Giles took out his handkerchief and dabbed the blood from the back of his hands. The cuts were shallow and stopped bleeding quickly. He gathered the books from the floor and re-shelved them, and was looking for something to sweep up the broken glass with when the crying in the nursery faded to silence and Lily came back downstairs.

"I'll do that." She had her wand in one hand and a thick leatherbound book in the other. "Reparo." Giles got ready to duck, but it seemed she had herself under control now. The pottery shards on the coffee table floated upwards and neatly reassembled themselves into an undamaged vase. Another graceful wave of the wand, and the paperweight was back in its proper place, not as much as a nick marring the glass surface. "I'm sorry, Giles. I don't know what came over me. I've never lost control like that before."

"Then I'd say you were due." Giles gave her a reassuring smile. "Look, I think we both could do with a bit of rest. Would you like me to go, or stay and help you in the mor--"

"Stay," Lily said quickly. "I... I actually want to talk to you about something, if you're up to it." She held up the book she was carrying. "You lent me this last month, remember? I've been working my way through it, but it's really of difficult -- all the Greek and Sumerian mixed together like that, the translation spells just go crazy..." She sat down and opened the book in her lap. There's something here I want to ask you about."

"Now?" Giles took off his glasses and rubbed his eyes. He felt achy and fuzzy-headed and not at all up to deciphering spells in two ancient languages. "Maybe if we sleep on it for a few hours--"

"Please. It's important." Lily patted the cushion next to her, and Giles obediently sat down. "I've been translating this spell -- tell me if I'm reading it right. The spell-caster invokes the goddess Inanna--"

"To shield a loved one in a time of war, yes." Giles leaned in to read over Lily's shoulder. "It's not so much a spell as a… a petition, I suppose. You invoke the goddess and… what's the phrase here… bare your heart for judgment. If Inanna finds your love is strong enough, she will shield your beloved from harm."

"Yes! I knew I had it right." Lily's eyes suddenly looked more focused, and a bit of color returned to her face. "I could do this, couldn't I? For James and Harry. I could keep them safe."

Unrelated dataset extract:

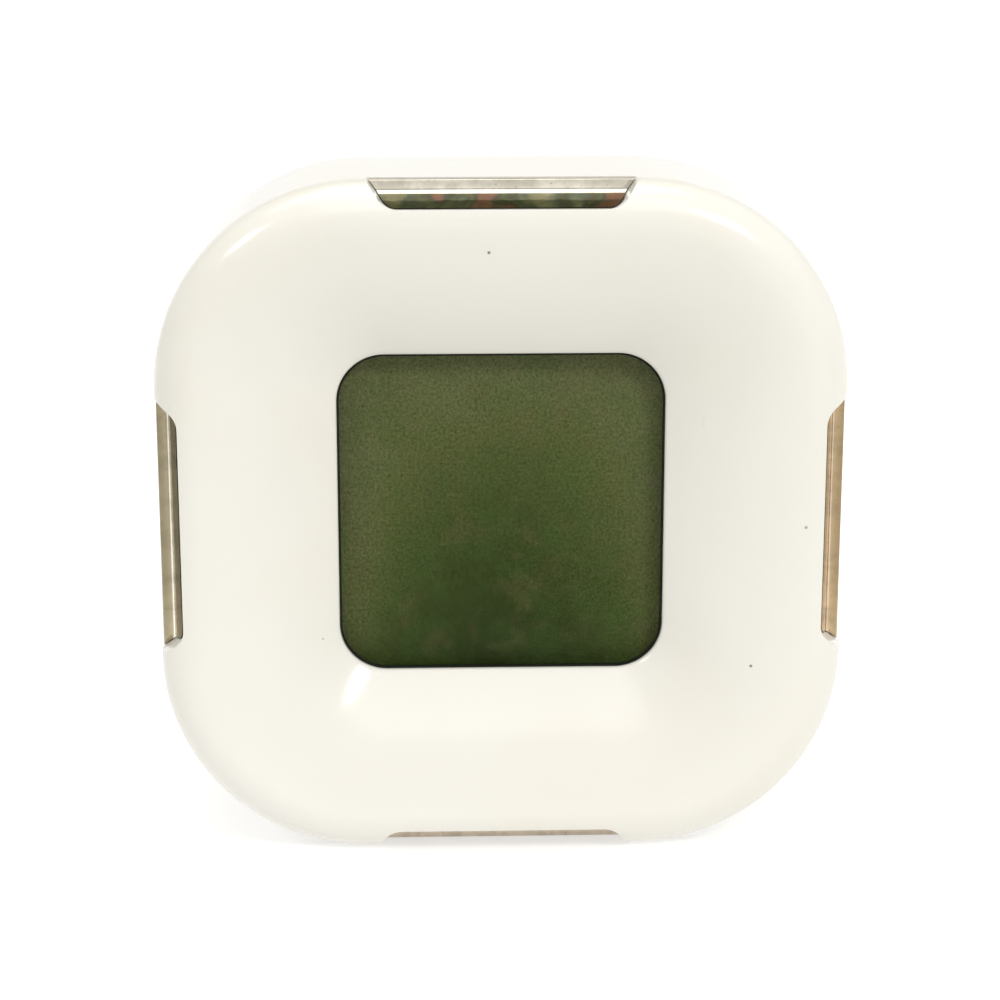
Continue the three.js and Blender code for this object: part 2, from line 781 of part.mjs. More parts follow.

"I'm sure you could perform the spell, but…" Giles gently took the book from her hands and turned the page. "You haven't translated it all yet, have you?"

"Just the opening passages and the basic description of the ritual." Lily tucked a stray strand of hair behind her ear. "Why, is it dangerous or something?"

"Not particularly, no. But you can only cast it once. On one person. And you can't waver, or doubt, or make a half-hearted choice. You must love one person unequivocally above all others."

"I..." Lily closed her eyes for a moment and pressed the back of her hand against her mouth. "I'd have to choose?"

"I'm sorry," Giles said helplessly. Lily shook her head, staring at the faded black text as if she could force it to say something different through sheer effort of will.

"I can't… it doesn't work that way. I could never choose."

"I know." Giles shut the book and put it on the table. "Very few people can. It's not a commonly used spell. I'm sorry, I wish I could do something."

"It's not your fault." Lily shrugged and forced a short, bitter laugh. "No miracle solutions for me, then. I get to cross my fingers and hope, just like everyone else. It just gets so exhausting sometimes… I'm glad you're here." She sighed and rested her forehead against Giles' shoulder.

Giles sat perfectly still, at a loss for anything useful to do or say. He was having enough trouble just keeping his eyes open.

"Lily?" he whispered after a while. No response. Her breathing was deep and stready. She didn't stir when Giles draped one arm across her back. Giles let out a long sigh that turned into a yawn. "Good night, Lily," he said softly and closed his eyes.

It took him forever to fall asleep again.